I had no idea, however, how strong and clear these voices would prove to be. 
The notion was to record a brief snippet from those in the school community not often heard outside of the school gates: domestic, catering or maintenance staff, teaching assistants and others. There was no preparation; once a volunteer has agreed to participate, they are just asked who they are and what they think about the school. A number of other heads have taken up my challenge and made their own pieces. The footage shows that there are common themes across the country: schools – of any flavour – are communities, families and friendships before they are anything else. The most common response to the question is to describe the school as a family.

The threat to private schools: what about the staff?
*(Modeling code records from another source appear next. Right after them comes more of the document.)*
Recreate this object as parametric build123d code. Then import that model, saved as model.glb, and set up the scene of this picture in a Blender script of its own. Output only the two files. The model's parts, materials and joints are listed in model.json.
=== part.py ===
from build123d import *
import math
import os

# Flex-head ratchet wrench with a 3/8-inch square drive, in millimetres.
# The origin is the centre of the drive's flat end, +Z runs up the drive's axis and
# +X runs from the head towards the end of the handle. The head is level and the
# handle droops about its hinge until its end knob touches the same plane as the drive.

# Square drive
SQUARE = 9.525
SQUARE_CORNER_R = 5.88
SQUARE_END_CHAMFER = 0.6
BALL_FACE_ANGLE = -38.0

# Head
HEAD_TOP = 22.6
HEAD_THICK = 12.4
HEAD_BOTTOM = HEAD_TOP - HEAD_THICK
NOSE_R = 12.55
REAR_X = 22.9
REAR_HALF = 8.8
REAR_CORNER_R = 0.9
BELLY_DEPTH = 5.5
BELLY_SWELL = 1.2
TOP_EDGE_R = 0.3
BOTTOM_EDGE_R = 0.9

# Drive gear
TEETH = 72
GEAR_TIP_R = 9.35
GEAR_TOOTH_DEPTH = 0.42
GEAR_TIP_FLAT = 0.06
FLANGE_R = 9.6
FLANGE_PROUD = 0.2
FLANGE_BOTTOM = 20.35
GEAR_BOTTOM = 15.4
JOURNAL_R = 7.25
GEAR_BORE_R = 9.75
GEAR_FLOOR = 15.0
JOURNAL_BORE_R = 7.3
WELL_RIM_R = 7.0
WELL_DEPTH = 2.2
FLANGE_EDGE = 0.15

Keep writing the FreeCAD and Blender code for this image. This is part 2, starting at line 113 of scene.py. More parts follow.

Some of these support staff – many of whom have been at the school for decades – are the very people who political parties should be focusing on helping. To them, it’s bonkers to obsess about harming our schools when they see the good they do for children of all kinds

And they certainly want a voice. While there is much debate about the potential damage to families and teachers if these communities are attacked by punitive taxation or destroyed outright, few so far have chosen to consider the impact on our workforce.

Of course, it’s not enough to only foster a wonderful, kind community within our own schools – though heaven knows that’s hard enough. There is an important discussion to be had about what we do now to help improve education for everyone and what role independent schools could and should play in supporting the development of an outstanding education system. 

The more we pay attention to people rather than concepts, the more appalling it seems to me to go into an election worried that it might contain commitments from Labour to damage independent schools so badly that many would close, ripping thousands of hard-working employees out of the communities that they love and thrusting them back into an oversupplied job market.
So, to foster a better understanding of the true nature of our schools, warts and all, let’s celebrate the independent spirit, the warmth and the focus on individuals that the choir of "voices" know and love. They sit at the heart of our communities and they deserve a voice.